Fandango is een fungicide op basis van de werkzame stoffen fluoxastrobine en prothioconazool. Fluoxastrobine behoort tot de groep van de strobilurinen, prothioconazool behoort tot de groep van de triazolen.
Fandango heeft in uien een hele goede werking tegen valse meeldauw en bestrijdt daarnaast ook bladvlekken, Stemphylium en papiervlekken.

UIEN
Fandango dient te worden toegepast in een preventief behandelingsschema. In verband met de kans op gewasreactie dient de eerste behandeling met Fandango plaats te vinden nadat bolvorming zichtbaar is geworden. Volgende behandelingen uitvoeren met een interval van 5-10 dagen. De lengte van het interval en de dosering zijn afhankelijk van ziektedruk en weersomstandigheden.
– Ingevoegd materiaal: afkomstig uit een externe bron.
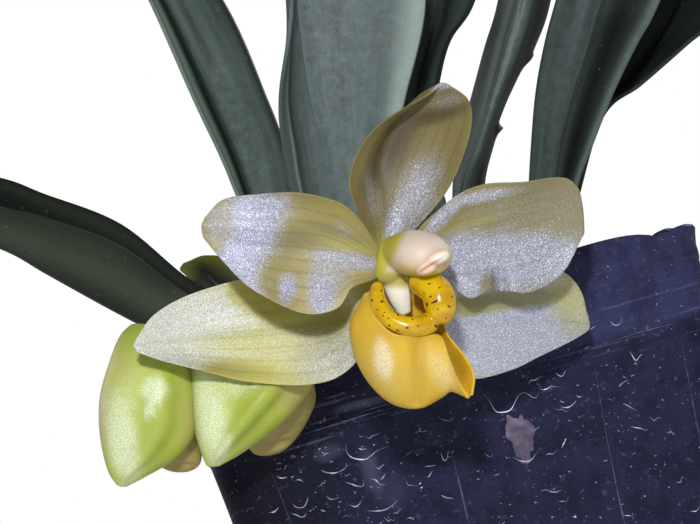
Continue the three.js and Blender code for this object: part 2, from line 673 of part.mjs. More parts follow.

Er mogen 2 behandelingen per seizoen worden uitgevoerd. Fandango-behandelingen afwisselen met een middel met een ander werkingsmechanisme. De adviesdosering is Fandango 1,25 l/ha.
Fandango heeft een sterk 'greening-effect'. Hierdoor blijven uien langer gezond. Dit komt de opbrengst ten goede en geeft een betere huidkwaliteit, terwijl het strijken van het loof en de afrijping van de ui niet worden vertraagd.

Hulpstoffen
Omdat Fandango een EC formulering is, is toevoeging van hulpstoffen vaak niet nodig. Bij scherp weer wordt toevoeging van hulpstoffen ontraden.

Mengingen
Fandango is mengbaar met pyrethoïden (bijvoorbeeld Decis) of bladmeststoffen (zoals Human 15 of TopTrace). Fandango niet mengen met twee of meer overige middelen (hulpstoffen, insecticiden, herbiciden, meststoffen, etc.).

WINTER- EN ZOMERGERST
Bij de aanwezigheid van symptomen een behandeling uit voeren vanaf tweede knoop voelbaar tot het in de aar komen (BBCH 32-55). Indien nodig de behandeling herhalen.

WINTER- EN ZOMERTARWE EN TRITICALE
• Voetziekte: bij de aanwezigheid van symptomen een behandeling uitvoeren vanaf begin strekking tot tweede knop voelbaar (BBCH 30-32).
• Bladziekten: bij de aanwezigheid van symptomen een behandeling uitvoeren vanaf tweede knop voelbaar tot het in de aarkomen (BBCH 32-55). Indien nodig de behandeling herhalen.
• Aarziekten: een behandeling uitvoeren vanaf het in de aar komen tot einde bloei (BBCH 55-69).

Veiligheidsaanbevelingen bij herbetreding
Na een gewasbehandeling uitsluitend herbetreden nadat de spuitvloeistof is opgedroogd. Werkzaamheden kunnen vervolgens worden uitgevoerd zonder gebruik van beschermende maatregelen.

ATTENTIE
Voorkom normoverschrijdingen van de actieve stof fluoxastrobin in het oppervlaktewater.

VOORKOMEN EMISSIE
Raadpleeg de “Toolbox Emissiebeperking” op www.toolboxwater.nl voor meer informatie over alle vormen van emissies naar
oppervlaktewater, zoals het voorkomen van afspoeling, het verwerken van restanten en de reiniging van machines.